Set down word for word each line from the start of the listing through the line that contains "of (radius, height)", both included.

BEGIN DATASET CONTENT

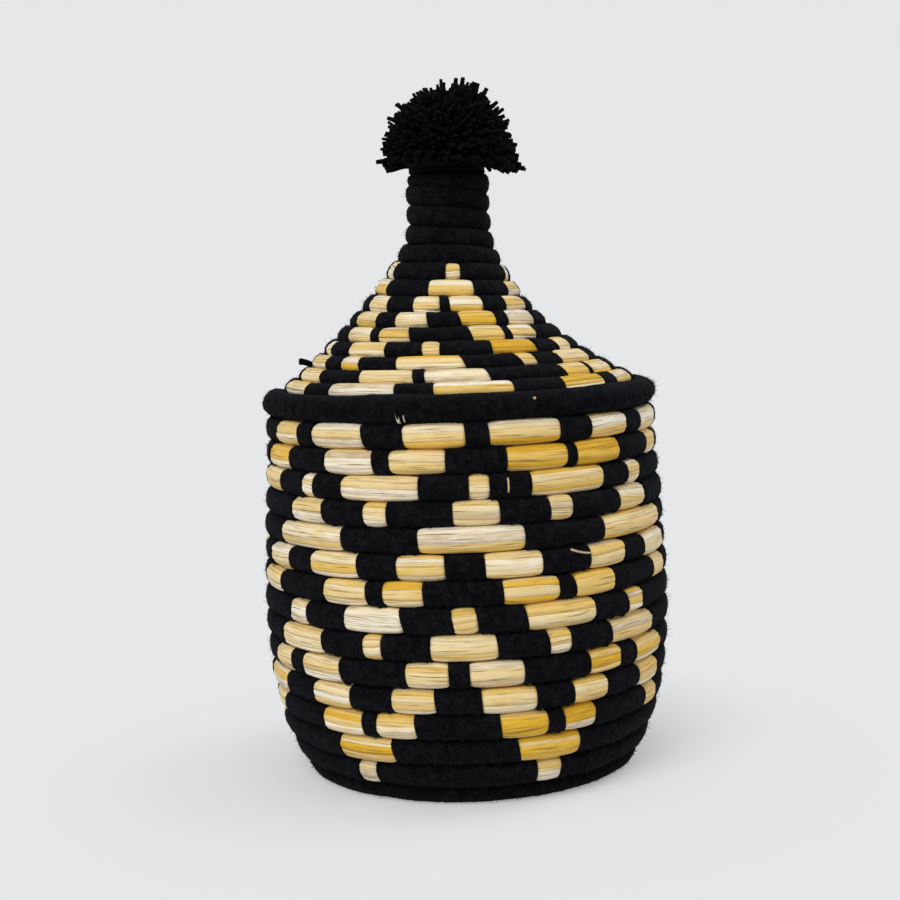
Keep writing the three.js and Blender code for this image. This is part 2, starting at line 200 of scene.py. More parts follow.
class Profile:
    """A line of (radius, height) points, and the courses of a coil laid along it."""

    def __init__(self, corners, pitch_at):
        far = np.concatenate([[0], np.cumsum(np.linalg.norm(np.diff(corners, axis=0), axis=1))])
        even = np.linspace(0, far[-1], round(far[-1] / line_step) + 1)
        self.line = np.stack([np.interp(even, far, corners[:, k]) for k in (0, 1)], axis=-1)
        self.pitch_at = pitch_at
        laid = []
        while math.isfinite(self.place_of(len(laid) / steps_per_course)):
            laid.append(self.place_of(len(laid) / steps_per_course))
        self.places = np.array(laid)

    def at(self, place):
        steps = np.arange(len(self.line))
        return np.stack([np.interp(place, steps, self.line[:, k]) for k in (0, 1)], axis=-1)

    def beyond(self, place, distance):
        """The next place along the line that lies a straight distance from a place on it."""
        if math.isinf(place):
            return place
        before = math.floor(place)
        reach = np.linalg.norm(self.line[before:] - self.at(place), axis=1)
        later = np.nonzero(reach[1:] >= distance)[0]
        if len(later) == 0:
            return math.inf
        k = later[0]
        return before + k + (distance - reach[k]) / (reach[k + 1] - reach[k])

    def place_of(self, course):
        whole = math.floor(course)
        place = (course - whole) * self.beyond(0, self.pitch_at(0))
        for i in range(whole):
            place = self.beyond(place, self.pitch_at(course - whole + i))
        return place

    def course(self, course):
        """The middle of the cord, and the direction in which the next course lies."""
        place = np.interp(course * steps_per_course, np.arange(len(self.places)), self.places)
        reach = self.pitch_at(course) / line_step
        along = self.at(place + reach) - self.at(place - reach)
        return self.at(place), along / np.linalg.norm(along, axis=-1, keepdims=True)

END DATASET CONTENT

◆ **OUTPUT FOR THIS TASK**:
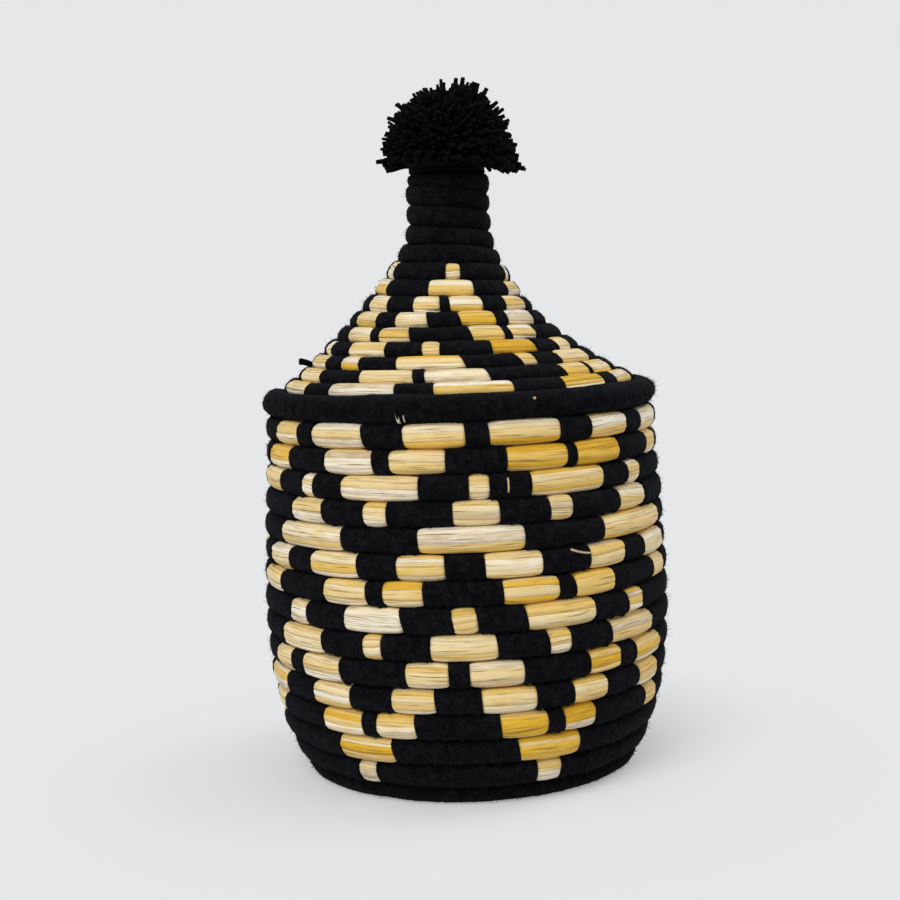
Keep writing the three.js and Blender code for this image. This is part 2, starting at line 200 of scene.py. More parts follow.
class Profile:
    """A line of (radius, height) points, and the courses of a coil laid along it."""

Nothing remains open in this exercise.